La popularización de Internet como plataforma de transporte e intercambio de datos ha puesto patas arriba convenciones sociales y formas de hacer negocios a medida que ha tomado fuerza. Y la extensión del uso de la red de redes a dispositivos móviles (tabletas y teléfonos inteligentes) no ha hecho más que confirmar la consolidación de un nuevo escenario en el que toman fuerza una infinidad de prácticas nuevas mientras decaen otras – antaño cotidianas – camino de su desaparición o, en el mejor de los casos, o de convertirse en hábitos de excéntricos.
Antes de Internet ya habíamos asistido al desarrollo de un mercado mundial del plagio de ciertos bienes materiales que adquirían su valor original a través de una marca (ropa, calzado, obras de arte tangibles…) o que, no siendo tales, permitían un disfrute de menor calidad, pero disfrute al cabo. El ejemplo de los primeros ‘top manta’ donde se vendía cintas de casete con los éxitos musicales está en la memoria de cualquiera que haya pisado una universidad española en los años setenta y ochenta.
Aquella práctica gozaba de un cierto reconocimiento social por el halo de romanticismo que la rodeaba. En nuestro caso, un tipo con pinta de bohemio que pasaba las húmedas mañanas laguneras aplicado a la ‘noble’ tarea de ofrecernos a un tercio o un cuarto de su precio original éxitos musicales que, por la vía legal, el mercado ofertaba a un coste mucho mayor en un canal convencional llamado tienda de discos.

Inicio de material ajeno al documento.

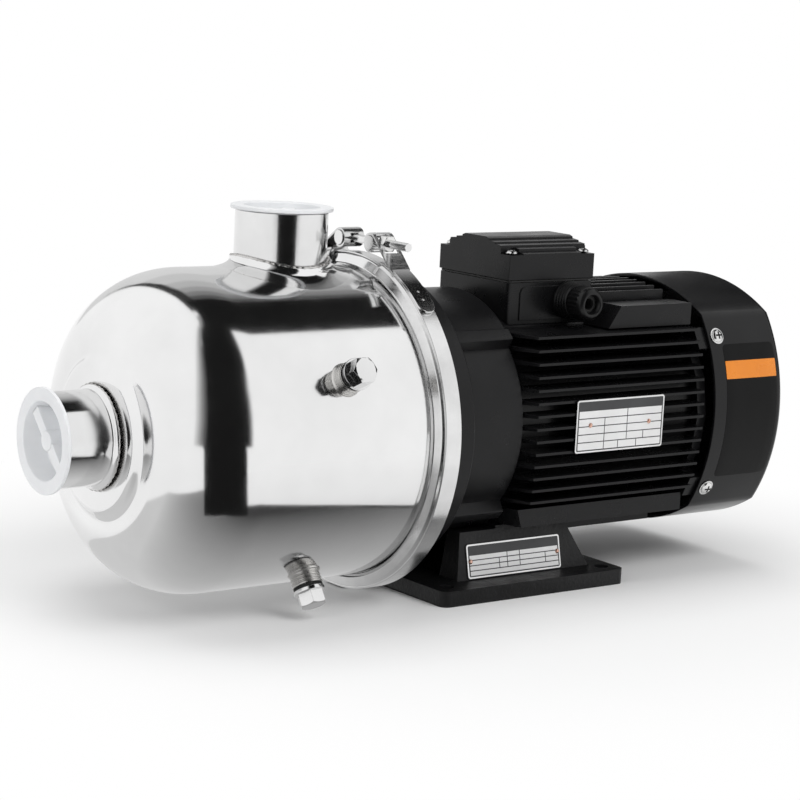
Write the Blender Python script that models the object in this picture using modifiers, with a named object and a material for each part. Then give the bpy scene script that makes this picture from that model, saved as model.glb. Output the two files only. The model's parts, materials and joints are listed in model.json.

Aquella forma primitiva de piratería escondía, además, una gran paradoja. El ‘top manta’ incluía las últimas obras de artistas consagrados en sus letras y su trayectoria a la crítica de un sistema de economía de mercado que, por un lado, les hizo millonarios, mientras que por el oscuro – no tanto, habida cuenta de la que la transacción ‘mantera’ se hacía a la luz del día en los patios de un edificio público – habilitaba una especie de mercado alternativo para los menos (supuestos) pudientes. Justicia social (y poética) en palabras de sus defensores.
Las nuevas tecnologías casi han arrasado con la copia física como vía de comercialización de música y películas. Y el libro, mientras, aguanta a duras penas – sostienen algunos antropólogos que así será mientras las cohortes más jóvenes no aprendan a leer y escribir solo con un teclado -, pero la carrera hacia la virtualidad de los intercambios parece imparable.
En el tránsito, el Gobierno de España trata de actualizar la protección del derecho de autor en una nueva revisión de la Ley de Propiedad Intelectual, cuyo proyecto debe votarse en el Senado este mes de octubre. La reforma inspirada por el ministro José Ignacio Wert (tan o más polémico que el recientemente dimisionario Ruiz Gallardón) amenaza con no dejar satisfecho a casi nadie después que tampoco lo hiciera el texto inspirado por su antecesora en el área de Cultura, la cineasta Ángeles González-Sinde.
No va a ser fácil que se llegue un grado alto de consenso, admitido que la unanimidad es imposible en un terreno donde se opone el derecho de quien participa en una creación literaria o audiovisual frente a la mal entendida barra libre que permite, por ahora, un universo infinito llamado Internet. Y menos cuando a la conciliación de un principio básico como la necesidad de que el consumo de la cultura permita la retribución de sus autores se le combate con el añejo argumento de la inexistencia de un precio justo u objetivo para evitar el acceso fraudulento a un bien.
De un lado, mil y una vez se ha puesto el ejemplo de un supermercado donde el ‘cliente’ llenara su carro sin pasar por caja con la excusa de que el precio de lo ‘adquirido’ no se adapta a su poder adquisitivo. Del otro, se magnifica la Red como un inmenso campo global al que es imposible poner puertas y, por esa lógica, tampoco cancelas monetarias.
Pero en esta materia urge hacer una regulación o mejorar las existentes. Bajo riesgo de quedarse corto, si se quiere, o de que implique que una ley nacional frente a la ‘ley mundial’ de Internet puede convertirse en una gota en el océano. Sea éste el resultado o vengan sólo mejoras parciales con la reforma que se tramita, quien esté concernido con cualquier forma de creación intelectual, tan intangible como necesaria, no puede comulgar con que la piratería – más o menos inocente – sea un dogma de fe de este nuevo tiempo bajo la aparente y sacrosanta protección del consumidor.